*Stated goal*:
Each line from the one containing "0.30, 0.09), 0.5)" through the one containing "bpy.context.scene.collection.objects.link(empty)" is to be retyped exactly, both end lines included, and all other lines left out.

*Data section*:
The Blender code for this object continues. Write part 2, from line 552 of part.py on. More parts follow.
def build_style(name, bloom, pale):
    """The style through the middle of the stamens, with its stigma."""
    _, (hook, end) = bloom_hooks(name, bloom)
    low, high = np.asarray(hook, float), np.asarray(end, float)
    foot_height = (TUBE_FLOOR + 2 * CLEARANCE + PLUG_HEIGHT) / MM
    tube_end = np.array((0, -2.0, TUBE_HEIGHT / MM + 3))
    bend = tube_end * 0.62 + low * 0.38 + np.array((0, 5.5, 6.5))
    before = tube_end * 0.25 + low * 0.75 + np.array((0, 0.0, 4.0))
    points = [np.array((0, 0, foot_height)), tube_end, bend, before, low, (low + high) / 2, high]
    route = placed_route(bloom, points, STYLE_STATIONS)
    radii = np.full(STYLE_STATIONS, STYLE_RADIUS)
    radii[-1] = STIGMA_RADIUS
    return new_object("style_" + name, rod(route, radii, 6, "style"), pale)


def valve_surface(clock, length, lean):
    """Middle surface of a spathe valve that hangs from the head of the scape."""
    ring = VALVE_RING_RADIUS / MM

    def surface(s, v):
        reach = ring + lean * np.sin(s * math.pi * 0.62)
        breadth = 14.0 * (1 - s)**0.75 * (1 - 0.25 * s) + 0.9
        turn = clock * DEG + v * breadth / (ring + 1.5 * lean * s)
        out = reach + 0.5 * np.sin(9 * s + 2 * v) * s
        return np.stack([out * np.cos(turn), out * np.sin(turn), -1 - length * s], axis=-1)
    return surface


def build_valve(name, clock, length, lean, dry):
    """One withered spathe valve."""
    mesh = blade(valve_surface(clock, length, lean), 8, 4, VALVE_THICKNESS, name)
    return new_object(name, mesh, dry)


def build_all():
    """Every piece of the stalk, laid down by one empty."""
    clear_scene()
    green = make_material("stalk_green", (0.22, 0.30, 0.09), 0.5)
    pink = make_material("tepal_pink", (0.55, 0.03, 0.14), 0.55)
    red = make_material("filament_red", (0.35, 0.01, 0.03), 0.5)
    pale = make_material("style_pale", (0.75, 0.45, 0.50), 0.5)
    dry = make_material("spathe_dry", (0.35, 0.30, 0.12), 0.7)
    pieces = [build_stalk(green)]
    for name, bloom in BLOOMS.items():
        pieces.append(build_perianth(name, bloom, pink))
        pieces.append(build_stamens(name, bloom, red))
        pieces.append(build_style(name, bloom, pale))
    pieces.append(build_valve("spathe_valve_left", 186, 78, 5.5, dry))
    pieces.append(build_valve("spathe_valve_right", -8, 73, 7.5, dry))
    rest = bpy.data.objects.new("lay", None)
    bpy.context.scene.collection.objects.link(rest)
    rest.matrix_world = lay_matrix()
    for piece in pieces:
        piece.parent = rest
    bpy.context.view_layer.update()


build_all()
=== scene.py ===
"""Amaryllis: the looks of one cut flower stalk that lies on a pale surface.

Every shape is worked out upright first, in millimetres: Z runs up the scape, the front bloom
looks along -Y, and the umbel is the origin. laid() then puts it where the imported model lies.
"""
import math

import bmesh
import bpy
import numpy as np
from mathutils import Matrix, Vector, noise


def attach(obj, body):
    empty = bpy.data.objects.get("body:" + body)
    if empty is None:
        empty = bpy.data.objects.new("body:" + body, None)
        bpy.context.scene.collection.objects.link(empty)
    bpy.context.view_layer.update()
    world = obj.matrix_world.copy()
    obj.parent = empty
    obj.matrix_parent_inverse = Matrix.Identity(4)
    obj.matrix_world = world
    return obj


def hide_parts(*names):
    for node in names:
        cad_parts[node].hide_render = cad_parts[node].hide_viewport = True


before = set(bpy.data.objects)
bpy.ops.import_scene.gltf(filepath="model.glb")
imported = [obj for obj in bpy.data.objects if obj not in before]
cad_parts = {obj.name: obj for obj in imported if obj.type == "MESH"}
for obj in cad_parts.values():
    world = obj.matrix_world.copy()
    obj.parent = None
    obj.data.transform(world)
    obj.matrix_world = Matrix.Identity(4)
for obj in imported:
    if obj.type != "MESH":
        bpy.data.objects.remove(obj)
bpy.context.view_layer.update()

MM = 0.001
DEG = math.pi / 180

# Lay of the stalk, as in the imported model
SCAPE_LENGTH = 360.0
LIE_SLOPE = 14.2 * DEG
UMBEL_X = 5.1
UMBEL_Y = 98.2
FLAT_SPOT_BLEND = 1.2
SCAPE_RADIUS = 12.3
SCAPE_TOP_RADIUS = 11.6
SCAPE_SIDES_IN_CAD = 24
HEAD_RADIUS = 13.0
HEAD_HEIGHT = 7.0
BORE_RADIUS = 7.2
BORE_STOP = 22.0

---

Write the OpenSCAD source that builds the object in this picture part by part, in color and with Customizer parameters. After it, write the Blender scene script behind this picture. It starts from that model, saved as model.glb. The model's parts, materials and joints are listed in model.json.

*Solution to this problem*:
    green = make_material("stalk_green", (0.22, 0.30, 0.09), 0.5)
    pink = make_material("tepal_pink", (0.55, 0.03, 0.14), 0.55)
    red = make_material("filament_red", (0.35, 0.01, 0.03), 0.5)
    pale = make_material("style_pale", (0.75, 0.45, 0.50), 0.5)
    dry = make_material("spathe_dry", (0.35, 0.30, 0.12), 0.7)
    pieces = [build_stalk(green)]
    for name, bloom in BLOOMS.items():
        pieces.append(build_perianth(name, bloom, pink))
        pieces.append(build_stamens(name, bloom, red))
        pieces.append(build_style(name, bloom, pale))
    pieces.append(build_valve("spathe_valve_left", 186, 78, 5.5, dry))
    pieces.append(build_valve("spathe_valve_right", -8, 73, 7.5, dry))
    rest = bpy.data.objects.new("lay", None)
    bpy.context.scene.collection.objects.link(rest)
    rest.matrix_world = lay_matrix()
    for piece in pieces:
        piece.parent = rest
    bpy.context.view_layer.update()


build_all()
=== scene.py ===
"""Amaryllis: the looks of one cut flower stalk that lies on a pale surface.

Every shape is worked out upright first, in millimetres: Z runs up the scape, the front bloom
looks along -Y, and the umbel is the origin. laid() then puts it where the imported model lies.
"""
import math

import bmesh
import bpy
import numpy as np
from mathutils import Matrix, Vector, noise


def attach(obj, body):
    empty = bpy.data.objects.get("body:" + body)
    if empty is None:
        empty = bpy.data.objects.new("body:" + body, None)
        bpy.context.scene.collection.objects.link(empty)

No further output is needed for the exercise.